HINGHAM — Rocky Mountain Spring Water Co. has sold well over 5 million gallons of spring water to Bay Staters over the last 22 years. “It’s a lot of product to have a perfect track record,” said Edward Rose III, owner of the Hingham-based business. Rose and his father, Edward Rose Jr., are originally from Hingham and together started the business in 1992. They’re still working beside each other.
The company owns two state-certified public water sources: Harvest Spring in Plympton and Rock Spring on the Brockton-Abington line. Company trucks deliver the natural, sodium-free spring water to the business’ kiosks. Customers can purchase a gallon of water for 25 cents from the kiosks, including ones in the Curtis Liquors parking lot in Weymouth and at Randolph Plaza in Randolph.
In addition to the “fill-your-own” kiosk model, Rose developed another model through a partnership with Nestlé Waters. In 2012, Rose and his business partner, Mike Verrochi, started selling 5-gallon bottles of Nestlé-brand water from vending machines. Rose hopes to have 500 to 1,000 machines throughout the United States next year.
There are currently 50 kiosks and vending machines in Massachusetts and Rhode Island, Rose said.
The foundation of your business is the water kiosks. Has your primary customer changed since you started in 1992?
It started out as elderly people who wanted sodium-free water and didn’t mind going out on a separate trip to get it. But now it’s right across the board; it’s everyone using the kiosks. We’re seeing young people, environmentally conscious and active people.
Do you consider a location’s demographic prior to placing a kiosk?
We will place one of our machines in a municipality that has water that may be treated with chlorine or one with an older infrastructure.
Do you invest in marketing?
It’s tough because when you’re selling a product as cheap as we’re selling it, you can’t spend a ton on marketing. We try to build kiosks in visible locations and try to provide the best product we can and keep the stores the cleanest.
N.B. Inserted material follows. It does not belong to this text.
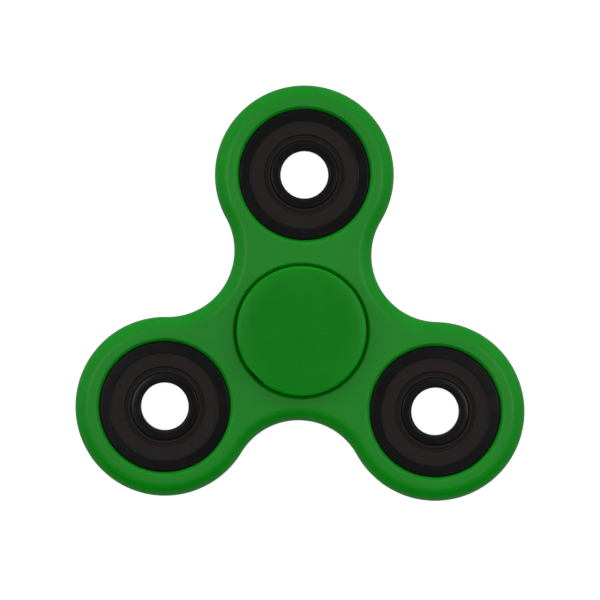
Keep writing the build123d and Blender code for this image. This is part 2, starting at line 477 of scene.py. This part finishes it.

Do you expect you’ll have to change your price for water?
We may have to go up on some of the pricing in the next 12 months at the kiosks, but it’s not going to be significant. Maybe a nickel increase.
Has your business considerably expanded in size and sales volume?
Our business hasn’t grown a tremendous amount. Volume has stayed the same for the past five years. It’s been consistent. Business isn’t growing, but it isn’t shrinking, either.
What changes in your industry’s technology have you observed since 1992?
The technology that tracks the inventory and trucks is the change. This technology that we implemented two years ago monitors the amount of water in the tanks and activity. It helps us logistically move our trucks; we won’t send a truck to a kiosk if it doesn’t need water.
What’s the biggest obstacle your business faces?
One of the biggest issues is people think that because the kiosk’s product is so cheap, it’s just purified water. They think we’re just pumping in city water and not filtering it. We’re not. People need to understand that there are tanks in these kiosks and our stainless-steel trucks deliver all pure, natural spring water.